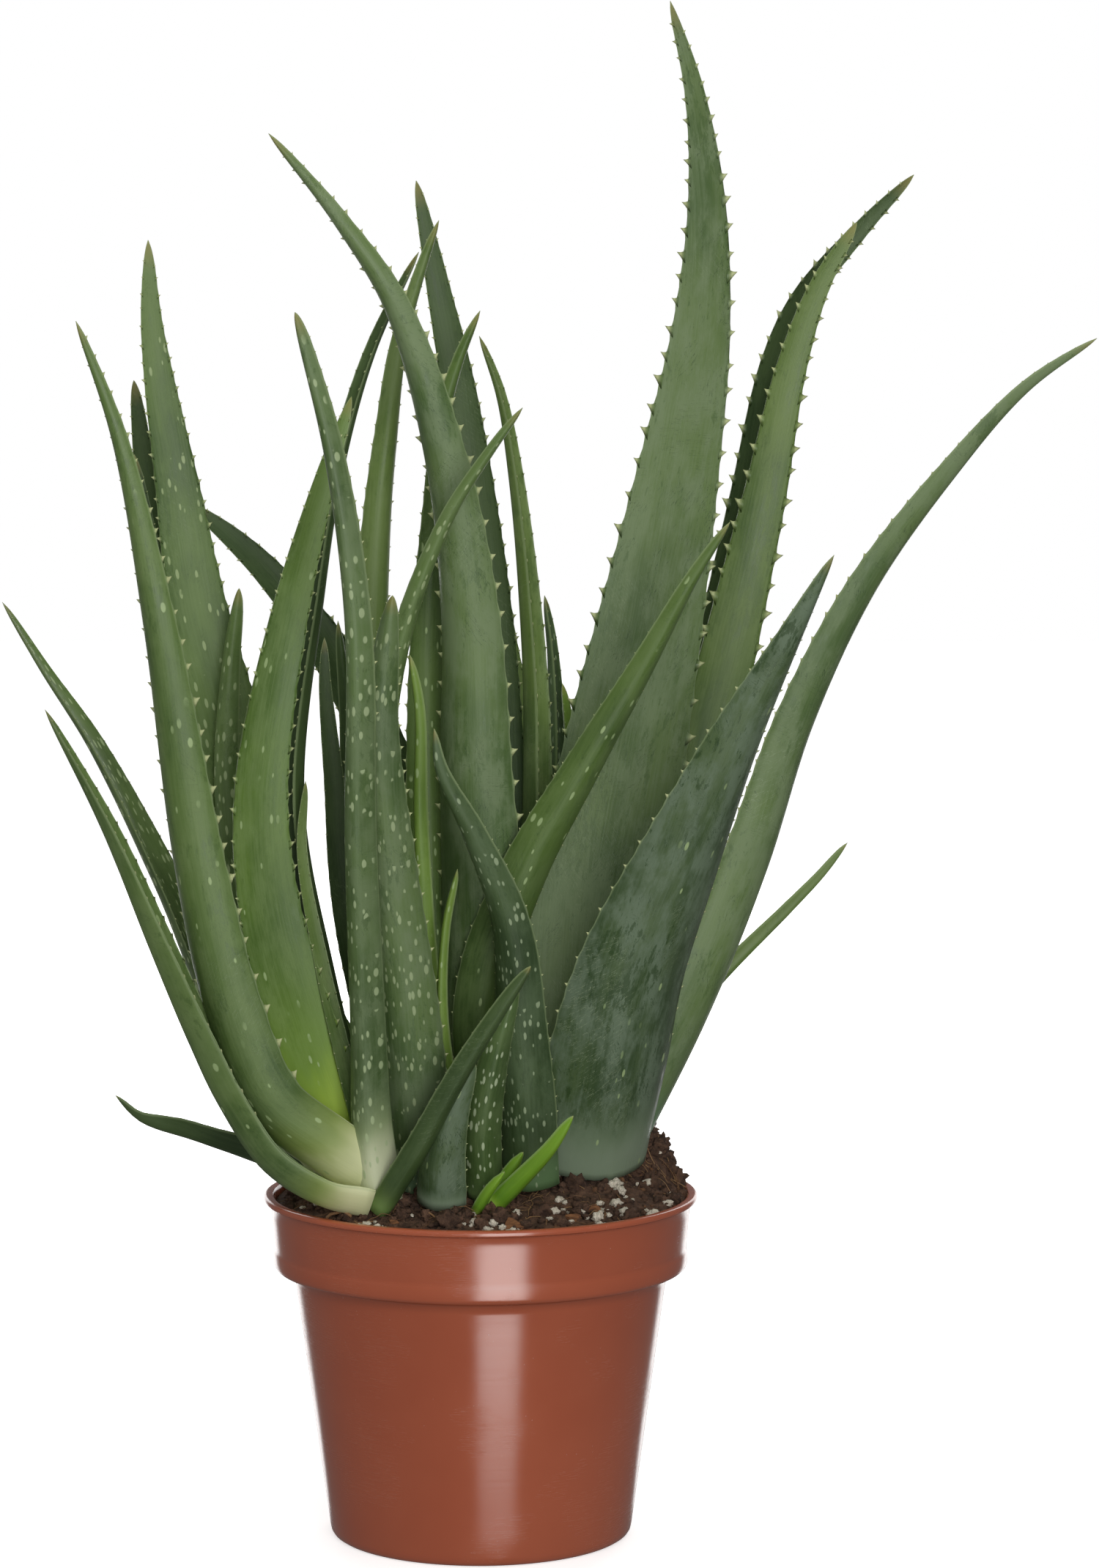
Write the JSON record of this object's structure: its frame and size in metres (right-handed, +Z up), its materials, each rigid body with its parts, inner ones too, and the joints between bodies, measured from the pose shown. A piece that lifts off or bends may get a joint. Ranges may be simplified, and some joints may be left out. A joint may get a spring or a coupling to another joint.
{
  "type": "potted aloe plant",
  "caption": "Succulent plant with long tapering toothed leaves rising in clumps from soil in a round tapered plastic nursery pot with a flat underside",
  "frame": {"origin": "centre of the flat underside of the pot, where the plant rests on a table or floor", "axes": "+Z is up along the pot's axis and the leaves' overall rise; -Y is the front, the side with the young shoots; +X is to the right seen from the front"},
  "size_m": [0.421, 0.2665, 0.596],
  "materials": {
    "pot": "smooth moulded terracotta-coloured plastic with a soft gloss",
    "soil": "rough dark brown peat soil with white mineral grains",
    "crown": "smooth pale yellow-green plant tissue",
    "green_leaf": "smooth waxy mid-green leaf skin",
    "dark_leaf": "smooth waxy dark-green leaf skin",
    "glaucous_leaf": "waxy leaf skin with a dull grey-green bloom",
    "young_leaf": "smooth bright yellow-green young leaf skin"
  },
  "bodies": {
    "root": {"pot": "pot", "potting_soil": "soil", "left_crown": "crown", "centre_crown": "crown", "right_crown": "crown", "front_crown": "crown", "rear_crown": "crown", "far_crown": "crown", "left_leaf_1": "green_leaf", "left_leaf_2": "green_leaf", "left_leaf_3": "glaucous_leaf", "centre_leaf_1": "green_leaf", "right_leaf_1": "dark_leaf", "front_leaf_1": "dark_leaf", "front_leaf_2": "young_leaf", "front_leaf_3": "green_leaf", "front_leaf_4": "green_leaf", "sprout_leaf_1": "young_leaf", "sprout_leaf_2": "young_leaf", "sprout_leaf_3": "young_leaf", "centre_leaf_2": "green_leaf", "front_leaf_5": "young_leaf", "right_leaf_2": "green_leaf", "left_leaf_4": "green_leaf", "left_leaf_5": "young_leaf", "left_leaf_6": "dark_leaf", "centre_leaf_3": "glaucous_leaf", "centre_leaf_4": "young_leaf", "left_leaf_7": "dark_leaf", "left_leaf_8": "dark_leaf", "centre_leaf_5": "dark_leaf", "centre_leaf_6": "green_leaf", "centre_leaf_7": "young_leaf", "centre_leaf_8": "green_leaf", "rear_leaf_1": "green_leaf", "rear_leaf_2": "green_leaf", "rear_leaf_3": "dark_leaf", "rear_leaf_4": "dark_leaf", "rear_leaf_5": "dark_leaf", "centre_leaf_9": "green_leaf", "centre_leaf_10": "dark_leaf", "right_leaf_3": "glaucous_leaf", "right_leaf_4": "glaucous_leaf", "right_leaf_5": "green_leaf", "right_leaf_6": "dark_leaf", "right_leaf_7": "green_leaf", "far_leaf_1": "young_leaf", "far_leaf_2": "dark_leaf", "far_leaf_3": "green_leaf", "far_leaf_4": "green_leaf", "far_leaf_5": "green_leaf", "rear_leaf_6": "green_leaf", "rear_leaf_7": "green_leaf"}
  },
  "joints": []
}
* * *
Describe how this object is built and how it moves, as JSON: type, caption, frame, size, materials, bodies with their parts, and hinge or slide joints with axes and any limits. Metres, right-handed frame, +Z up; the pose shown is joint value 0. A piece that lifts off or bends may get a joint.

### Exercise instructions
Copy out all lines above that include the string "lifts".

### The completed task
Write the JSON record of this object's structure: its frame and size in metres (right-handed, +Z up), its materials, each rigid body with its parts, inner ones too, and the joints between bodies, measured from the pose shown. A piece that lifts off or bends may get a joint. Ranges may be simplified, and some joints may be left out. A joint may get a spring or a coupling to another joint.
Describe how this object is built and how it moves, as JSON: type, caption, frame, size, materials, bodies with their parts, and hinge or slide joints with axes and any limits. Metres, right-handed frame, +Z up; the pose shown is joint value 0. A piece that lifts off or bends may get a joint.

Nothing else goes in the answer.